You do your best to stay out of everyone's way. The game flows from one side of the court to the other and you jog to at least feign some interest. Luckily the ball never comes in your direction.
 
After a few minutes (hours?), you start huffing. The lasagna sits like a cinder block in your gut and you swear it tried a jailbreak more than once. Panting at the center of the court, you decide you are finished. Heart thumping. Sweat drenching. Knees shaking. Screw the Harlem Globetrotters for blackmailing you into this. Screw them all.

"Look alive!" Sweet Lou shouts. "We need this score!"

Your sluggish brain catches up with the action around you and you notice one terrifying fact: that Spaulding is headed right for you!

Somehow, you wrap your meaty fingers around the ball's bumpy surface and your arm erupts in pain. Did he have to throw so hard? Then, your eyes widen. Those young boys on the other team are streaking towards you!

Like a maniac, you try to dribble and run towards the hoop at the same time. You reign in the ball using two hands and pump your legs faster to try and avoid the inevitable clash of athlete vs. lasagna-lovin'-never-has-been. Exhilaration arrives when you realize you are going to get your shot before they reach you. 

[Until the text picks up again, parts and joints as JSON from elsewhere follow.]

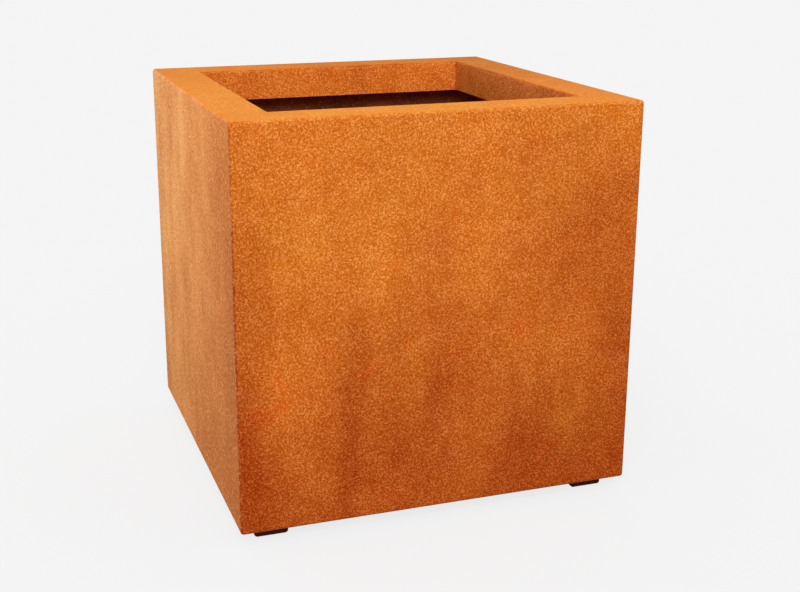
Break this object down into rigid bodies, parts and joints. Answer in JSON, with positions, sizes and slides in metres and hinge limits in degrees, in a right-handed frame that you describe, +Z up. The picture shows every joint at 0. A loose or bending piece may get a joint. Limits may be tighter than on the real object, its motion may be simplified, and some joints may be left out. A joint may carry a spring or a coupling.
{
  "type": "planter box",
  "caption": "Square rusted-steel planter box with a broad flat rim, a turned-down inner lip, a drained base and low feet.",
  "frame": {"origin": "on the ground, at the centre of the square footprint", "axes": "+X along the front to the right, +Y to the rear, +Z up through the mouth"},
  "size_m": [0.6, 0.6, 0.6],
  "materials": {
    "rusted_sheet": "matte",
    "dark_base": "matte",
    "dark_feet": "matte",
    "weld_metal": "matte"
  },
  "bodies": {
    "root": {"front_panel": "rusted_sheet", "right_panel": "rusted_sheet", "rear_panel": "rusted_sheet", "left_panel": "rusted_sheet", "base_plate": "dark_base", "foot_front_left": "dark_feet", "foot_front_right": "dark_feet", "foot_rear_right": "dark_feet", "foot_rear_left": "dark_feet", "corner_weld_front_left": "weld_metal", "corner_weld_front_right": "weld_metal", "corner_weld_rear_right": "weld_metal", "corner_weld_rear_left": "weld_metal", "rim_mitre_weld_front_left": "weld_metal", "rim_mitre_weld_front_right": "weld_metal", "rim_mitre_weld_rear_right": "weld_metal", "rim_mitre_weld_rear_left": "weld_metal", "lip_corner_weld_front_left": "weld_metal", "lip_corner_weld_front_right": "weld_metal", "lip_corner_weld_rear_right": "weld_metal", "lip_corner_weld_rear_left": "weld_metal", "flange_mitre_weld_front_left": "weld_metal", "flange_mitre_weld_front_right": "weld_metal", "flange_mitre_weld_rear_right": "weld_metal", "flange_mitre_weld_rear_left": "weld_metal", "foot_stitch_welds_front_left": "weld_metal", "foot_stitch_welds_front_right": "weld_metal", "foot_stitch_welds_rear_right": "weld_metal", "foot_stitch_welds_rear_left": "weld_metal", "base_stitch_welds_front": "weld_metal", "base_stitch_welds_right": "weld_metal", "base_stitch_welds_rear": "weld_metal", "base_stitch_welds_left": "weld_metal"}
  },
  "joints": []
}
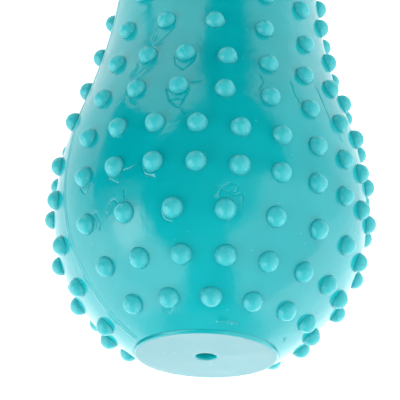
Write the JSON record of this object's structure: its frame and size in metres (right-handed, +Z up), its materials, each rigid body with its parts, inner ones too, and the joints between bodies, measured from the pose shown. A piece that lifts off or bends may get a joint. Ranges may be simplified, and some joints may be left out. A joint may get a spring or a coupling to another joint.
{
  "type": "double-ended massage ball",
  "caption": "Hollow soft massage ball with two bulbs joined by a waist, rows of round nubs all over, and a flat end disc with an inflation hole.",
  "frame": {"origin": "on the floor under the middle of the ball, at the centre of the bottom of its bounding box", "axes": "+Z up, the ball's long axis along Y, the end disc with the inflation hole facing -Y; the ball lies on two nubs of each bulb"},
  "size_m": [0.0734, 0.2014, 0.073],
  "materials": {
    "shell": "glossy translucent soft PVC, teal",
    "end_disc": "glossy translucent soft PVC, teal, a little smoother than the shell",
    "valve_housing": "plain soft PVC, dark teal",
    "valve_core": "dark self-sealing rubber"
  },
  "bodies": {
    "root": {"shell": "shell", "front_end_disc": "end_disc", "rear_end_disc": "end_disc", "valve_housing": "valve_housing", "valve_core": "valve_core"}
  },
  "joints": []
}
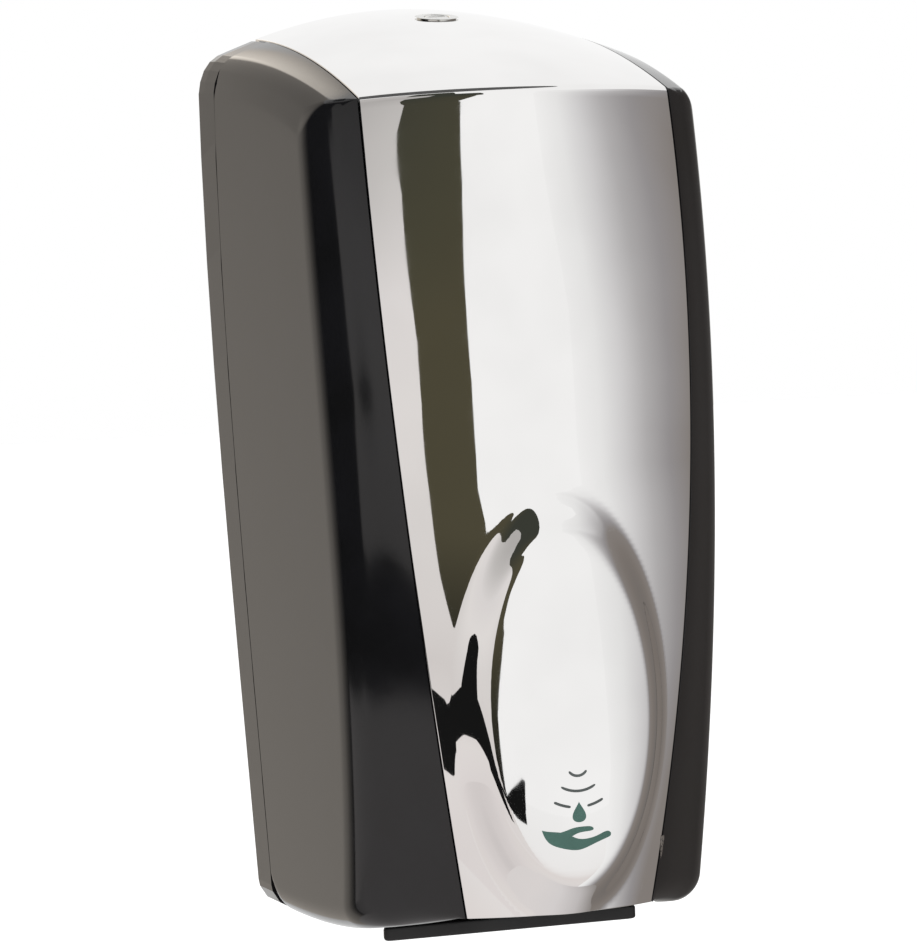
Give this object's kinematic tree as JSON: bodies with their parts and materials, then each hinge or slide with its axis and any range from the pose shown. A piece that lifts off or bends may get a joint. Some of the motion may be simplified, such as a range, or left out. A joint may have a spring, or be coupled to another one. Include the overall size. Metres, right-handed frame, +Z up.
{
  "type": "foam soap dispenser",
  "caption": "Wall-mounted touch-free foam soap dispenser: hinged black cover with bright front, key lock, refill, pump, geared lifter, cells and sensors.",
  "frame": {"origin": "centre of the back plate's rear face, on the wall plane", "axes": "+Z up, front faces -Y, +X to the right seen from the front"},
  "size_m": [0.1316, 0.1323, 0.2769],
  "materials": {
    "black_gloss": "high-gloss moulded black plastic",
    "black_matt": "fine-textured black plastic",
    "grey_matt": "moulded grey plastic",
    "chrome": "bright chrome plating on plastic",
    "steel": "plated steel",
    "acetal": "natural acetal",
    "refill": "milky blow-moulded plastic",
    "white": "white moulded plastic",
    "cell": "plain sleeve",
    "board": "solder-masked board",
    "lens": "dark infrared-clear plastic",
    "smoke": "smoked plastic"
  },
  "bodies": {
    "base": {"back_plate": "black_matt", "nozzle_shroud": "black_matt", "battery_box": "black_matt", "control_chip": "black_matt", "capacitor": "black_matt", "switch_housing": "black_matt", "chassis": "grey_matt", "battery_door": "grey_matt", "base_foot": "black_gloss", "wall_screw_1": "steel", "wall_screw_2": "steel", "wall_screw_3": "steel", "wall_screw_4": "steel", "hinge_pin_left": "steel", "hinge_pin_right": "steel", "latch_keeper": "steel", "return_spring": "steel", "guide_rod_left": "steel", "guide_rod_right": "steel", "gear_plate": "steel", "drive_shaft": "steel", "idler_shaft": "steel", "motor_bracket": "steel", "motor": "steel", "contact_strip_lower": "steel", "contact_strip_upper": "steel", "refill_bottle": "refill", "refill_collar": "white", "pump_body": "white", "battery_cell_1": "cell", "battery_cell_2": "cell", "battery_cell_3": "cell", "circuit_board": "board", "sensor_board": "board", "sensor_lens": "lens", "ir_emitter": "lens", "ir_detector": "lens"},
    "cover": {"cover_shell": "black_gloss", "front_panel": "chrome", "indicator_lens": "smoke", "lock_body": "steel", "lock_nut": "steel"},
    "lock": {"lock_plug": "steel", "lock_cam": "steel"},
    "actuator": {"pump_nozzle": "white", "actuator_carriage": "acetal"},
    "drive_gear": {"drive_gear": "acetal"},
    "idler_gear": {"idler_gear": "acetal"},
    "motor_pinion": {"motor_pinion": "acetal"},
    "power_switch": {"switch_slider": "white"}
  },
  "joints": [
    {"name": "cover_hinge", "type": "hinge", "parent": "base", "child": "cover", "pos_m": [0, -0.0203, -0.1295], "axis": [1, 0, 0], "range_deg": [0, 90]},
    {"name": "lock_turn", "type": "hinge", "parent": "cover", "child": "lock", "pos_m": [0, -0.034, 0.13507], "axis": [0, 0.1498, -0.9887], "range_deg": [0, 90]},
    {"name": "actuator_slide", "type": "slide", "parent": "base", "child": "actuator", "axis": [0, 0, 1], "range_m": [0, 0.009], "deforming": ["return_spring"]},
    {"name": "drive_turn", "type": "hinge", "parent": "base", "child": "drive_gear", "pos_m": [-0.0375, -0.078, -0.086], "axis": [1, 0, 0], "range_deg": [-86, 0]},
    {"name": "idler_turn", "type": "hinge", "parent": "base", "child": "idler_gear", "pos_m": [-0.0425, -0.06368, -0.07064], "axis": [1, 0, 0], "range_deg": [0, 276]},
    {"name": "motor_turn", "type": "hinge", "parent": "base", "child": "motor_pinion", "pos_m": [-0.0425, -0.05004, -0.05601], "axis": [1, 0, 0], "range_deg": [-826, 0]},
    {"name": "power_slide", "type": "slide", "parent": "base", "child": "power_switch", "axis": [1, 0, 0], "range_m": [0, 0.004]}
  ],
  "couplings": [
    {"joint": "drive_turn", "follows": "actuator_slide", "rad_per_m": -166.67},
    {"joint": "idler_turn", "follows": "actuator_slide", "rad_per_m": 533.33},
    {"joint": "motor_turn", "follows": "actuator_slide", "rad_per_m": -1600}
  ]
}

You stretch skywards with the ball and collapse as your chest explodes in torrents of agony and ripping. You convulse and vomit some of the lasagna, though most of it just stays in the middle of your throat, stuck in traffic. Your chest constricts like someone is pulling your skin and bones from your spine. As everything tightens beyond your ability to remain conscious, you know what's happening. It's exactly how your father and grandfather died.

Before the world goes black you think you hear Sweetwater say "Heart attack!"